_What you have to do_
What is the number of lines containing the word "behind"? Please answer with that number and nothing more.

_Records_
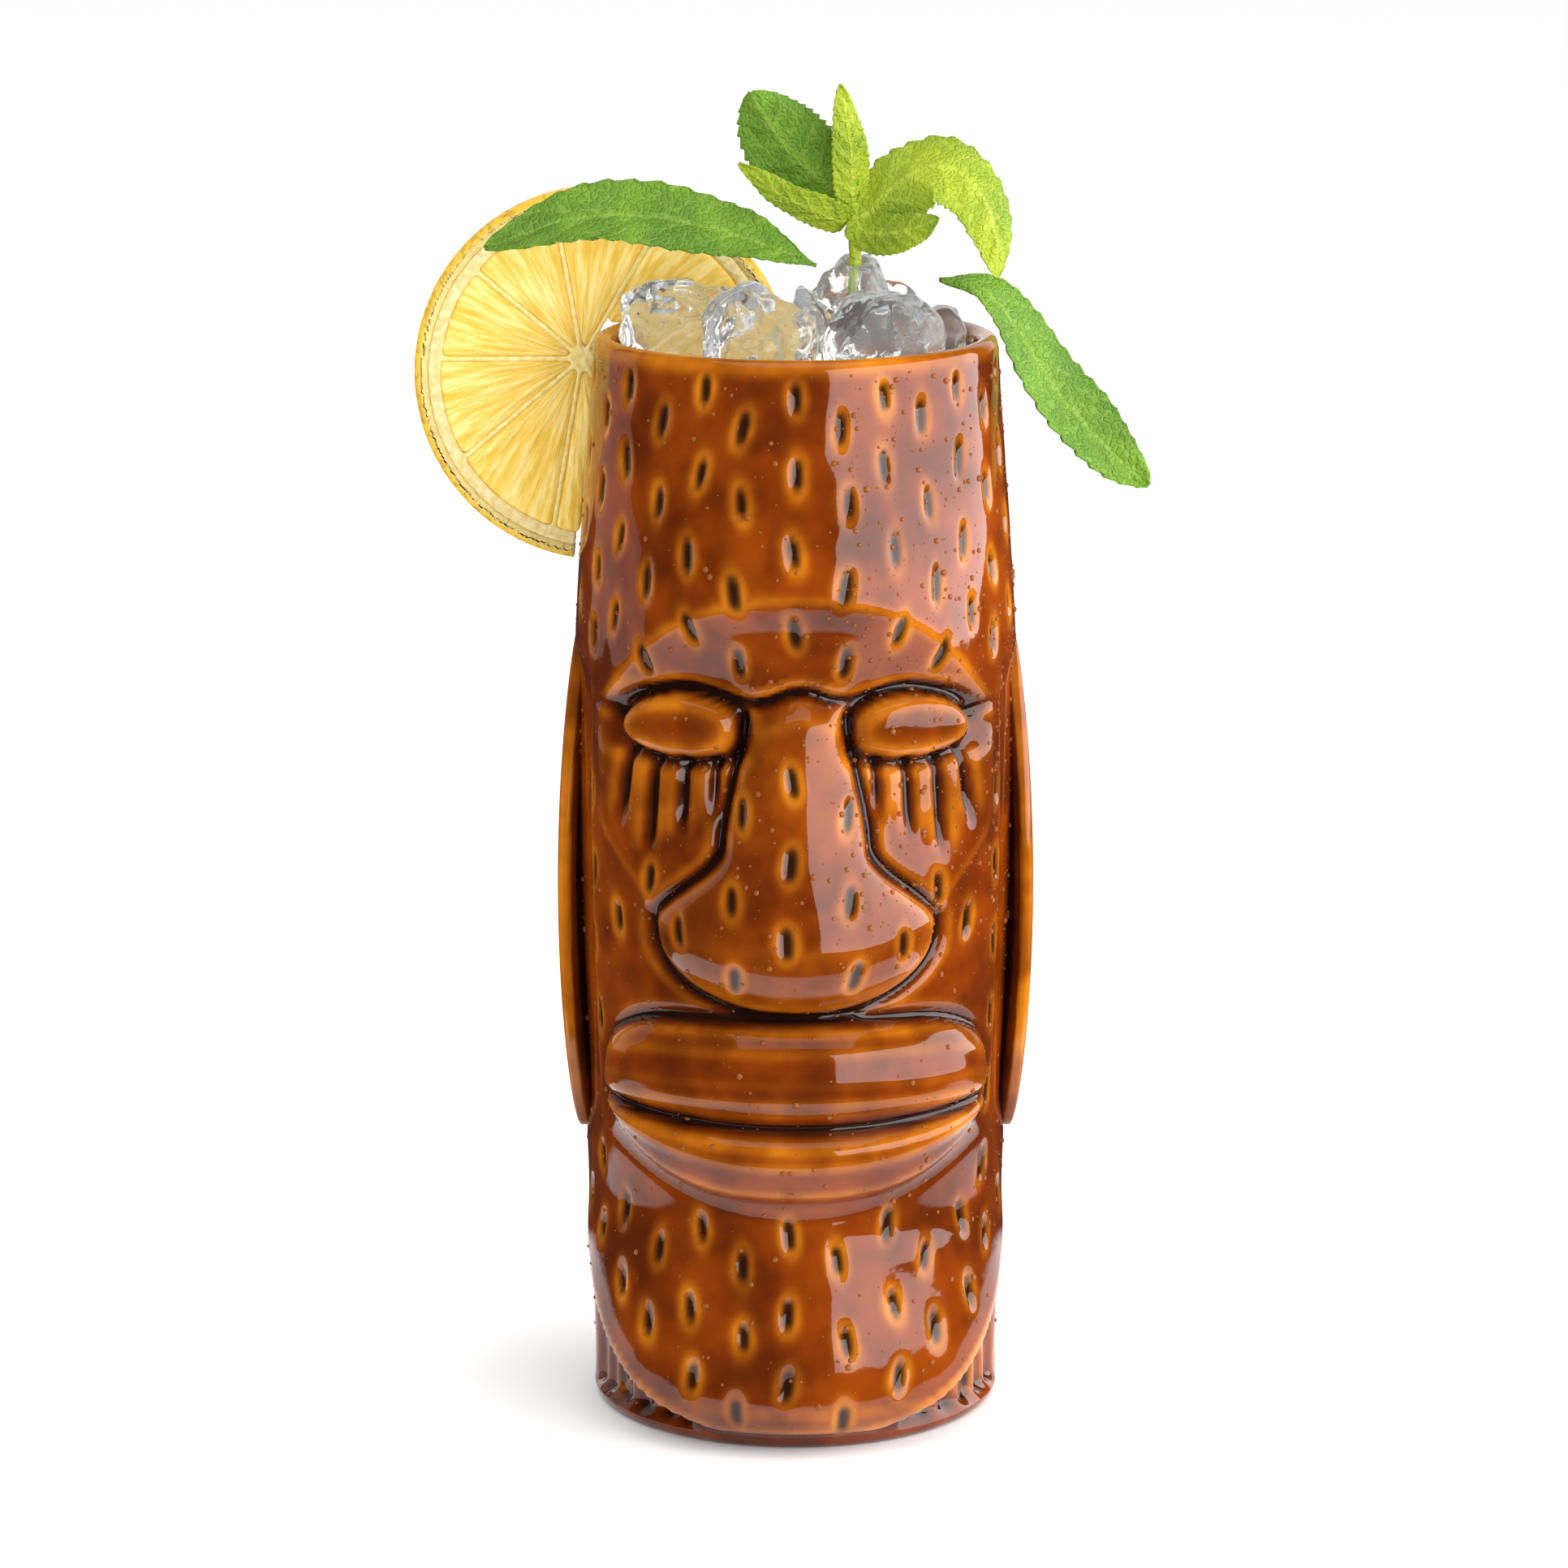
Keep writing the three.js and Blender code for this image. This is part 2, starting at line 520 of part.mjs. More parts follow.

...

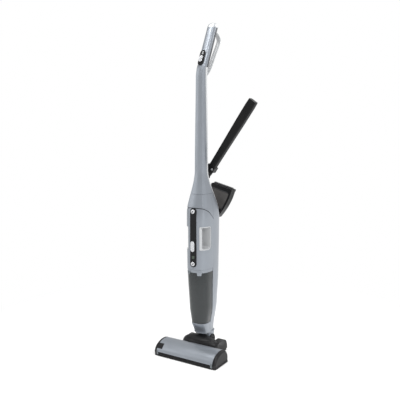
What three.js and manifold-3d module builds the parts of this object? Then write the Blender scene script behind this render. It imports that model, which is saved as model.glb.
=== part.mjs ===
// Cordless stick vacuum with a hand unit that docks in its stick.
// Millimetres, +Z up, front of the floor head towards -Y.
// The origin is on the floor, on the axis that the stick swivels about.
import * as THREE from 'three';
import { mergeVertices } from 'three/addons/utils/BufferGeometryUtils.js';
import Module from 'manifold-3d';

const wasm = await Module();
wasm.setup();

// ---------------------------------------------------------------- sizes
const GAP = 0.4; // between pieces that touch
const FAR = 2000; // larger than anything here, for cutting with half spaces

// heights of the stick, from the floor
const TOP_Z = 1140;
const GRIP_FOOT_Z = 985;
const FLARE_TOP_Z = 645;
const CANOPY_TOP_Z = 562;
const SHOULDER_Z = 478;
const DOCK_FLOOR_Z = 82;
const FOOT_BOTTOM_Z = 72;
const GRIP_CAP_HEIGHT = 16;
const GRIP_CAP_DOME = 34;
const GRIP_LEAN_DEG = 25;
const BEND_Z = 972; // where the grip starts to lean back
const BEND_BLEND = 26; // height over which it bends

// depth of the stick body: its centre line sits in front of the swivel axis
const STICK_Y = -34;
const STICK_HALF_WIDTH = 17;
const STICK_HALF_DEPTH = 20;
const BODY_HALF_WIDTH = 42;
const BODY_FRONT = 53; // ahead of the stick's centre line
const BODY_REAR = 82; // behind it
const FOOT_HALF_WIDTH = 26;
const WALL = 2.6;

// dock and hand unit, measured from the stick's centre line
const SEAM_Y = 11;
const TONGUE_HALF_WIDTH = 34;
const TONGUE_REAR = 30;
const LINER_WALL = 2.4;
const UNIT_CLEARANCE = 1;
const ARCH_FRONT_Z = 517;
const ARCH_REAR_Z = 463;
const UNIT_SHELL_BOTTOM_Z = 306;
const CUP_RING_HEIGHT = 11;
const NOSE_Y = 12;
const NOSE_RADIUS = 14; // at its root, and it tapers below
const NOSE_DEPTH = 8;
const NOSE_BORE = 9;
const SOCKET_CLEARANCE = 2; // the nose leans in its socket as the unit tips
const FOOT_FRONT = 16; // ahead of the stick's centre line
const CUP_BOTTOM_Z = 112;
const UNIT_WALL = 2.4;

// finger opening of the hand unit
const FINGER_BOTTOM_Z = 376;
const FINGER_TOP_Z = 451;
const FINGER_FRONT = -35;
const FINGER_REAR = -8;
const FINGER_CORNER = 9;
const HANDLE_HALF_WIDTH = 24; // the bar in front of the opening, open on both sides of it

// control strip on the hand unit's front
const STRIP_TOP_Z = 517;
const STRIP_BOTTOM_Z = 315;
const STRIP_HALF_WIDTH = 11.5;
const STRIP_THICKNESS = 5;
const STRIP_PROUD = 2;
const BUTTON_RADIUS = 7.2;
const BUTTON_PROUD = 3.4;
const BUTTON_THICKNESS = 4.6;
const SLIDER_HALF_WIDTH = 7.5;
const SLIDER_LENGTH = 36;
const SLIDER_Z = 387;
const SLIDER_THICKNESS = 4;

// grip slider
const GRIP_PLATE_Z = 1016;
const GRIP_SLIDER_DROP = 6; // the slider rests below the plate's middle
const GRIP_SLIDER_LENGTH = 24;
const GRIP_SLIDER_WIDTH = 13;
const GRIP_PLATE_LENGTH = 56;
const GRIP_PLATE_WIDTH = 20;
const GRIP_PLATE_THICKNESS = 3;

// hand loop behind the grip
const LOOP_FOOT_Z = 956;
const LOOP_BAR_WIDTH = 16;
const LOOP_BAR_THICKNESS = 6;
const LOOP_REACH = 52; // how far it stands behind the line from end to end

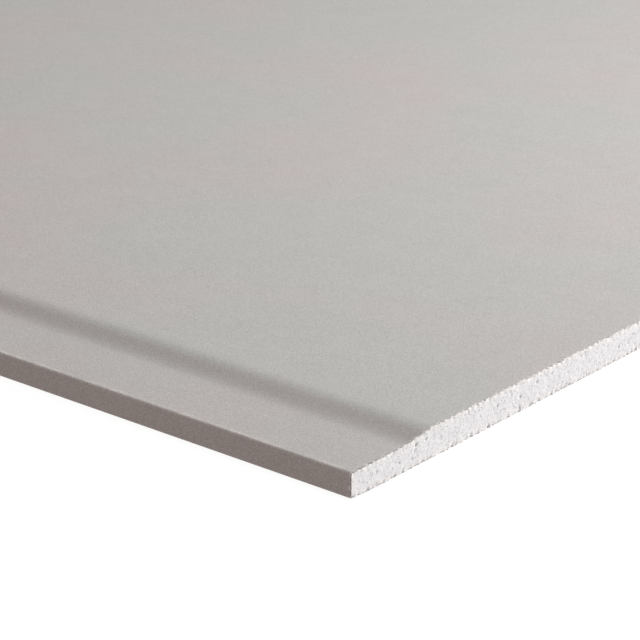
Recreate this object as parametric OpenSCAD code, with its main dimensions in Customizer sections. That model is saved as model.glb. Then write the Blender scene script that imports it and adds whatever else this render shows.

_Finished answer_
4